■ WHAT THE TASK REQUIRES
Only one span of the listing below is wanted: the lines from the one with "obj.parent = empty" through the one with "shown = obj.evaluated_get(depsgraph)", reproduced exactly, both ends kept.

#### PROVIDED DATA ####

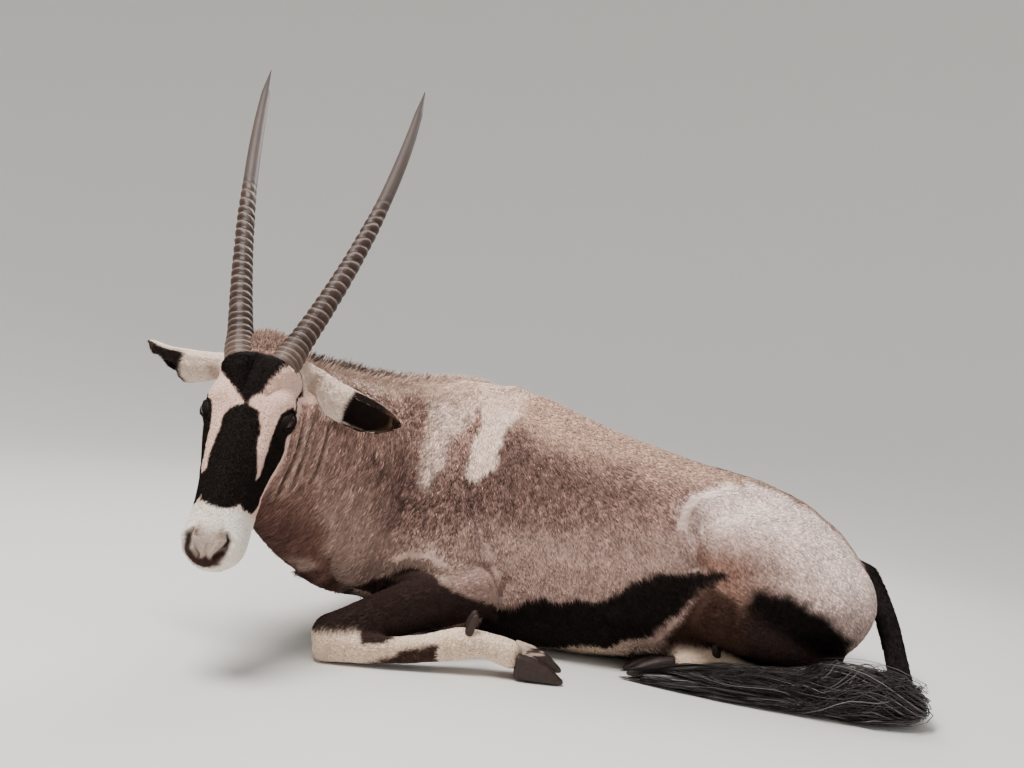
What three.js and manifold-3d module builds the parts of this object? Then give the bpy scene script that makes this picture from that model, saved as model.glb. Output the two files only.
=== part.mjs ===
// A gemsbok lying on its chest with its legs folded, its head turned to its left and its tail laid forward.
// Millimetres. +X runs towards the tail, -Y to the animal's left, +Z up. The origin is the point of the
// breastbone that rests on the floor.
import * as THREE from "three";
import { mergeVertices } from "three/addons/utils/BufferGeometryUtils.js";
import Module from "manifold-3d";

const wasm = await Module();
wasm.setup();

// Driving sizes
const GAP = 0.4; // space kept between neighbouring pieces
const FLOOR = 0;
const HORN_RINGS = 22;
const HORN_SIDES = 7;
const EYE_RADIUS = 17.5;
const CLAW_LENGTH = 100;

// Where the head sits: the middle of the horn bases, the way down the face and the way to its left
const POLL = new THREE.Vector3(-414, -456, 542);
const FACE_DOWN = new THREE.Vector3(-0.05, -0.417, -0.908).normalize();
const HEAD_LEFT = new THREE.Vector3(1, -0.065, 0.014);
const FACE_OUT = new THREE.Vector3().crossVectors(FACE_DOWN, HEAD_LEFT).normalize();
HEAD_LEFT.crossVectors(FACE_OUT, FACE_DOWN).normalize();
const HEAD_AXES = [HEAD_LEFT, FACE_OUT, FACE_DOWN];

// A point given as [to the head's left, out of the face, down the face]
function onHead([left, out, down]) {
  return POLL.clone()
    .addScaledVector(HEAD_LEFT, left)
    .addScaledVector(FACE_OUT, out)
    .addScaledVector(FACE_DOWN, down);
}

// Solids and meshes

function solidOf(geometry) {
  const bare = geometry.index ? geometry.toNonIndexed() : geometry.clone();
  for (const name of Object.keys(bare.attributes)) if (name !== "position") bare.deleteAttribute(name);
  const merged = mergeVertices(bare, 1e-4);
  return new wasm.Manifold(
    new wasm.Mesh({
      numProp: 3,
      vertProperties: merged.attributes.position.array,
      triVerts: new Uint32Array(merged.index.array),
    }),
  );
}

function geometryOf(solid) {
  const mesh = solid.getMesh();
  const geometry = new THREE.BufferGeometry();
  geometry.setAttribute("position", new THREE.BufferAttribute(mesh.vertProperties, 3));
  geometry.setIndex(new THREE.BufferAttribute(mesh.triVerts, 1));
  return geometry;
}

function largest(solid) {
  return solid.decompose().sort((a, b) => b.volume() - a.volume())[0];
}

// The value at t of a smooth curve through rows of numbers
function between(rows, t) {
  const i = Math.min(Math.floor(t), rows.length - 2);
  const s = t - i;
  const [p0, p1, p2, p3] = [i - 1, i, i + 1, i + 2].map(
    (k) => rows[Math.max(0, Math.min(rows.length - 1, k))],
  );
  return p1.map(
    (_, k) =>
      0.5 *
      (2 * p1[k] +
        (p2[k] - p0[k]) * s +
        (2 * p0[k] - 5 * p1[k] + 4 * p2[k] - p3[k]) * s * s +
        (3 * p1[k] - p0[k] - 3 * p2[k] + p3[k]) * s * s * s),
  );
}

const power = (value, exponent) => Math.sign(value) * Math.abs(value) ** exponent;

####
#### PROVIDED DATA ####

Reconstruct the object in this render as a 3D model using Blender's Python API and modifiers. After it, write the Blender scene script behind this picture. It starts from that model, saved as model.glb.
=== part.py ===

####
#### PROVIDED DATA ####

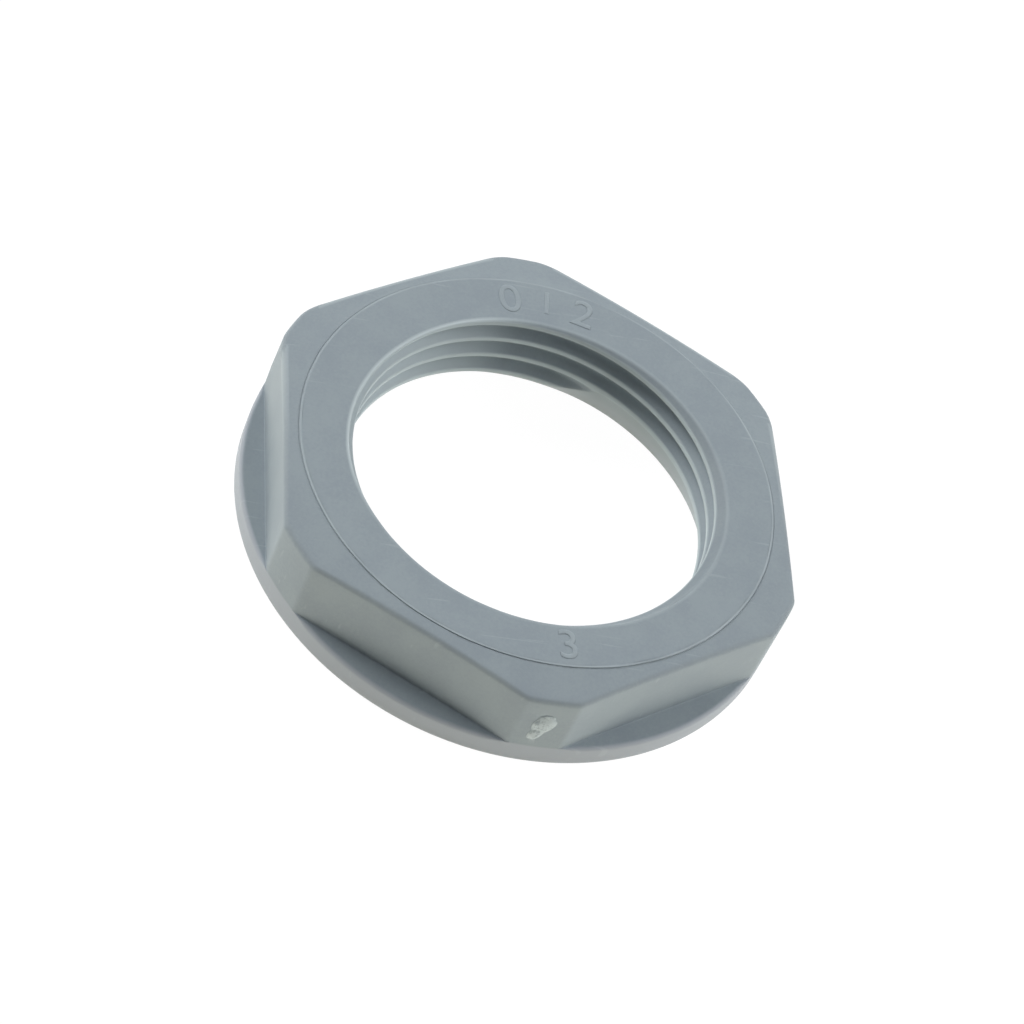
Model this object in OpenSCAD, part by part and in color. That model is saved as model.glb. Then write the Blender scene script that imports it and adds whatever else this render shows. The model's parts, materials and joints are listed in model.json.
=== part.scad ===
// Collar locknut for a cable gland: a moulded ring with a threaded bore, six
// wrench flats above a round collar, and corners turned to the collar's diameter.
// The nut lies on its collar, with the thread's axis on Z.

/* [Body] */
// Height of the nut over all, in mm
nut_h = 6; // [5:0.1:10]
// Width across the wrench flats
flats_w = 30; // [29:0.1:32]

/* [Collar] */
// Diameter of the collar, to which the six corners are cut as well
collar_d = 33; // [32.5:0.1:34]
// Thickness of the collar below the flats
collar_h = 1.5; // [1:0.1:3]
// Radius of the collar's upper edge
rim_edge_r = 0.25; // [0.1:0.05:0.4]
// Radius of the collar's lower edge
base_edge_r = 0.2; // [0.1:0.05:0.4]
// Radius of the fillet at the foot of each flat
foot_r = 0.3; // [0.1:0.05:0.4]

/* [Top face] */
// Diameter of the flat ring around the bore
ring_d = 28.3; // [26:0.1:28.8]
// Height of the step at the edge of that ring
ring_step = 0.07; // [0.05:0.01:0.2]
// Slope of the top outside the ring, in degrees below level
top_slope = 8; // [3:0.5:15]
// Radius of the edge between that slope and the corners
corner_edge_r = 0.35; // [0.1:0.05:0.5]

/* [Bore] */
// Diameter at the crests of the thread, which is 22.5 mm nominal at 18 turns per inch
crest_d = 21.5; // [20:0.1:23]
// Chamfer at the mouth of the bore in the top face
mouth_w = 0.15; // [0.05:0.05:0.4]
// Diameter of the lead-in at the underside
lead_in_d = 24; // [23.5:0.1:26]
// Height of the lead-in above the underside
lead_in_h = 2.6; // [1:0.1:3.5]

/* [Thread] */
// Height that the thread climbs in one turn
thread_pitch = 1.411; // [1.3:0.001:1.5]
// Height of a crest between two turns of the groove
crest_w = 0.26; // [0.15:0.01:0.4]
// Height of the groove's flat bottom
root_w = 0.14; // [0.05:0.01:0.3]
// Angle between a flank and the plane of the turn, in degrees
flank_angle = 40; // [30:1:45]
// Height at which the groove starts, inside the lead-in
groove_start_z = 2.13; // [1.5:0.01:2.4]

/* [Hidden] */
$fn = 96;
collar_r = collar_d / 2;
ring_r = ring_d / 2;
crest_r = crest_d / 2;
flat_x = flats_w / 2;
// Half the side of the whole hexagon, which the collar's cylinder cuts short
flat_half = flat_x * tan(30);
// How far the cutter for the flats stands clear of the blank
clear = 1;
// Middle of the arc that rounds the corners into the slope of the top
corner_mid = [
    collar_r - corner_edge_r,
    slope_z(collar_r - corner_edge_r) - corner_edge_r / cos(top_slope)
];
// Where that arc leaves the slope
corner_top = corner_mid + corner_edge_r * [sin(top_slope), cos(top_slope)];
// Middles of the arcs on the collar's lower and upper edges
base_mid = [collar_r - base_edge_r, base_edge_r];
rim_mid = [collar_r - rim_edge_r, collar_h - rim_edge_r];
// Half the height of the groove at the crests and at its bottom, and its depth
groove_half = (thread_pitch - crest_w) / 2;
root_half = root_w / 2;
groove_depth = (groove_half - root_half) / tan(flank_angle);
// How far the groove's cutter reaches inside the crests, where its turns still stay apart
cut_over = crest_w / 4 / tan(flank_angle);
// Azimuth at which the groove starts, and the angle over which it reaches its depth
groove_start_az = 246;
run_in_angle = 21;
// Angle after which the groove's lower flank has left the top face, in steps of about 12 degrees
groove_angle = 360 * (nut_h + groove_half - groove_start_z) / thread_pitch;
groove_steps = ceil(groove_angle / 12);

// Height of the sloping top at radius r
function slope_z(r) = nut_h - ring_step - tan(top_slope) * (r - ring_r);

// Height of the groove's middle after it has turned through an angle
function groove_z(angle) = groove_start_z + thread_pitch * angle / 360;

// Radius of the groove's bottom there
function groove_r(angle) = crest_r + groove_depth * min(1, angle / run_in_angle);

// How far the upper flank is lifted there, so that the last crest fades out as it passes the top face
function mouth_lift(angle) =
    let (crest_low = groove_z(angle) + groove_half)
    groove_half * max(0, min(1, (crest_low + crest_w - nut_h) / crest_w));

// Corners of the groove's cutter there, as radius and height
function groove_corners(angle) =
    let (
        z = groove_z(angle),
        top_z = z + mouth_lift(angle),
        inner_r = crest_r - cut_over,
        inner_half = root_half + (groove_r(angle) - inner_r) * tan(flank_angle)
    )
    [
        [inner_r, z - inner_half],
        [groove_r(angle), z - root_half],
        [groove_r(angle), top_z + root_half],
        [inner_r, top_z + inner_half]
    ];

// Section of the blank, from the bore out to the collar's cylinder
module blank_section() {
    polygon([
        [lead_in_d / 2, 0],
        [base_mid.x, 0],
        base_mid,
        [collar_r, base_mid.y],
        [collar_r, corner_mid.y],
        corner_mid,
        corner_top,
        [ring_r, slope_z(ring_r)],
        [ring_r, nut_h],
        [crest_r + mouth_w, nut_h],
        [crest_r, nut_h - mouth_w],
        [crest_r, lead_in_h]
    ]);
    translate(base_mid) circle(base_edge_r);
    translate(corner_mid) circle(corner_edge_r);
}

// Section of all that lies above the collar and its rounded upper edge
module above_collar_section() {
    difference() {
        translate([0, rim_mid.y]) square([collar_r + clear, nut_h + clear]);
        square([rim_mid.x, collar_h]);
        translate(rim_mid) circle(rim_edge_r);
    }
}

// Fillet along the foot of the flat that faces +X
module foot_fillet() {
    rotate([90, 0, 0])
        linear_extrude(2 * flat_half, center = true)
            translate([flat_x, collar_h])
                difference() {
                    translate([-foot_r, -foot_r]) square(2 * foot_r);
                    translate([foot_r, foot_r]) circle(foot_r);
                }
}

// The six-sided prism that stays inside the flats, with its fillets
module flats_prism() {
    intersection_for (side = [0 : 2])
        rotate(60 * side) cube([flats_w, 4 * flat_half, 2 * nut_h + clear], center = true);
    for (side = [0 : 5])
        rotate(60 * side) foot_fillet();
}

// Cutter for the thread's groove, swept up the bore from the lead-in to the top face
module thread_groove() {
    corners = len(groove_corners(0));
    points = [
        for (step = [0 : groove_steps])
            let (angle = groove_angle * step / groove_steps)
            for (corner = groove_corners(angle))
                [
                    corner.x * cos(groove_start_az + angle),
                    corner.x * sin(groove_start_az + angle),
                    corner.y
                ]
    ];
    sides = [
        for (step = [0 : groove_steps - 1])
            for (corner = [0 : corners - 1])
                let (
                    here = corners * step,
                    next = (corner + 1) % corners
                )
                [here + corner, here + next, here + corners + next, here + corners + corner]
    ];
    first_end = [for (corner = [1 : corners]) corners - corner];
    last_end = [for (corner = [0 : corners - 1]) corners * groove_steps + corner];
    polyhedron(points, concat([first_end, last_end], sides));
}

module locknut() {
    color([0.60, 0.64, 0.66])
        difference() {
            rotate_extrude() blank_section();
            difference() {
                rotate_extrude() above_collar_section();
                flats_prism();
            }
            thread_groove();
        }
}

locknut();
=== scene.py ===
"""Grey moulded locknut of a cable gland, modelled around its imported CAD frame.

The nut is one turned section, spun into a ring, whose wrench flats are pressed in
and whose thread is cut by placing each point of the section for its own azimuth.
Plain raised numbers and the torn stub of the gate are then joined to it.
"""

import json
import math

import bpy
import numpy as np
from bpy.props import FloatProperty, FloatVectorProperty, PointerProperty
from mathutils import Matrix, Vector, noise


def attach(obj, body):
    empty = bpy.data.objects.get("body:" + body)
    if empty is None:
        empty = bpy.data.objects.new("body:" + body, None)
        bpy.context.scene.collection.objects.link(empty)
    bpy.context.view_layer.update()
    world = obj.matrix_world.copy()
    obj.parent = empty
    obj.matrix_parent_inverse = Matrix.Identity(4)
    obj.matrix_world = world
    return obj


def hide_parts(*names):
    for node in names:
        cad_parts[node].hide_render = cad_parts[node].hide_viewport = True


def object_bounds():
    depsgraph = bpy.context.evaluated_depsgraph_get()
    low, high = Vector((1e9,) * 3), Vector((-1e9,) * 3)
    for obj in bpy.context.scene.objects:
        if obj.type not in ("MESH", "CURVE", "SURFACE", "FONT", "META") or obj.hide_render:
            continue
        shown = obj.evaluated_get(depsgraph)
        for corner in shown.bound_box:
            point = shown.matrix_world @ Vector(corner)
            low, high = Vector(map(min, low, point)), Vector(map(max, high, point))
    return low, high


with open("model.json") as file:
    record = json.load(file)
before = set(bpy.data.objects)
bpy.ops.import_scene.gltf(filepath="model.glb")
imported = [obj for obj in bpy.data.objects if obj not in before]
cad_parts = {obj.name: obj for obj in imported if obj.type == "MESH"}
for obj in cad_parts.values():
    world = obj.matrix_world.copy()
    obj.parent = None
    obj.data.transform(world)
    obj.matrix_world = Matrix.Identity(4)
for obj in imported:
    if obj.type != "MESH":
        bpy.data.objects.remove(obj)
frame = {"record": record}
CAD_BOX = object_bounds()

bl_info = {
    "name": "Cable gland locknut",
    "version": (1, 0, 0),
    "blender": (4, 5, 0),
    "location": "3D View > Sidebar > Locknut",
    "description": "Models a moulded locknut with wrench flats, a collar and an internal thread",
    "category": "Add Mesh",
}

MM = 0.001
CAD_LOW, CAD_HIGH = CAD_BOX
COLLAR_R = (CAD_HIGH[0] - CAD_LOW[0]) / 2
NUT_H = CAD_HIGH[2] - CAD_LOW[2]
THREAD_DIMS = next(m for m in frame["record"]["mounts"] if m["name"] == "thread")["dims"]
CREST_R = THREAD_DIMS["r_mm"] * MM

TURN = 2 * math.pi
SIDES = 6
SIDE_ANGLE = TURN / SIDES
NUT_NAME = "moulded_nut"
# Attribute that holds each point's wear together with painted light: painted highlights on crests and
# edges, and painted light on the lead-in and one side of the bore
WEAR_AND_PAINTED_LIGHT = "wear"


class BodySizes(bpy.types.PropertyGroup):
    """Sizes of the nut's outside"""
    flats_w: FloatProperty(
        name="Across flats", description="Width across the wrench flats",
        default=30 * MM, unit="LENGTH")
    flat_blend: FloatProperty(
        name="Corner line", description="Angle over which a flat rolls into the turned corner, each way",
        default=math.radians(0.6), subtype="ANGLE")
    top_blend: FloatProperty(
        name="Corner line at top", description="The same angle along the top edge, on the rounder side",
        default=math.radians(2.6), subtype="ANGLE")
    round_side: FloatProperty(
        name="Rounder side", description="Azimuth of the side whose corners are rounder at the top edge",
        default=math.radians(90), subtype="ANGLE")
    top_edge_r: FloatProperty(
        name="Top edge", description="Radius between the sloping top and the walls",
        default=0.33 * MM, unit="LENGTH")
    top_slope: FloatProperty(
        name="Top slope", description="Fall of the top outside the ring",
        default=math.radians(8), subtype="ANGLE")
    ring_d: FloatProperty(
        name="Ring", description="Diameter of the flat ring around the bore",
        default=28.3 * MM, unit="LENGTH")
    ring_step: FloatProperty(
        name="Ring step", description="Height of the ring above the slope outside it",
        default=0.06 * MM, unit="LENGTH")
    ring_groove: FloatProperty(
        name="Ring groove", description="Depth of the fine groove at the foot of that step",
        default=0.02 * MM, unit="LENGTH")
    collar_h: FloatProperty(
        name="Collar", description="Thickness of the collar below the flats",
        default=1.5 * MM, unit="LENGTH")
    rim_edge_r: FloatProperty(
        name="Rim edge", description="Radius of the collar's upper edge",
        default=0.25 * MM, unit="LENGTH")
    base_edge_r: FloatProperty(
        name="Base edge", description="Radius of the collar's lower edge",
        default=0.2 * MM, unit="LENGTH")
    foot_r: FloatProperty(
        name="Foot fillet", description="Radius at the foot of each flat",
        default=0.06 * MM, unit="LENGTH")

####

■ TASK RESULT
    obj.parent = empty
    obj.matrix_parent_inverse = Matrix.Identity(4)
    obj.matrix_world = world
    return obj


def hide_parts(*names):
    for node in names:
        cad_parts[node].hide_render = cad_parts[node].hide_viewport = True


def object_bounds():
    depsgraph = bpy.context.evaluated_depsgraph_get()
    low, high = Vector((1e9,) * 3), Vector((-1e9,) * 3)
    for obj in bpy.context.scene.objects:
        if obj.type not in ("MESH", "CURVE", "SURFACE", "FONT", "META") or obj.hide_render:
            continue
        shown = obj.evaluated_get(depsgraph)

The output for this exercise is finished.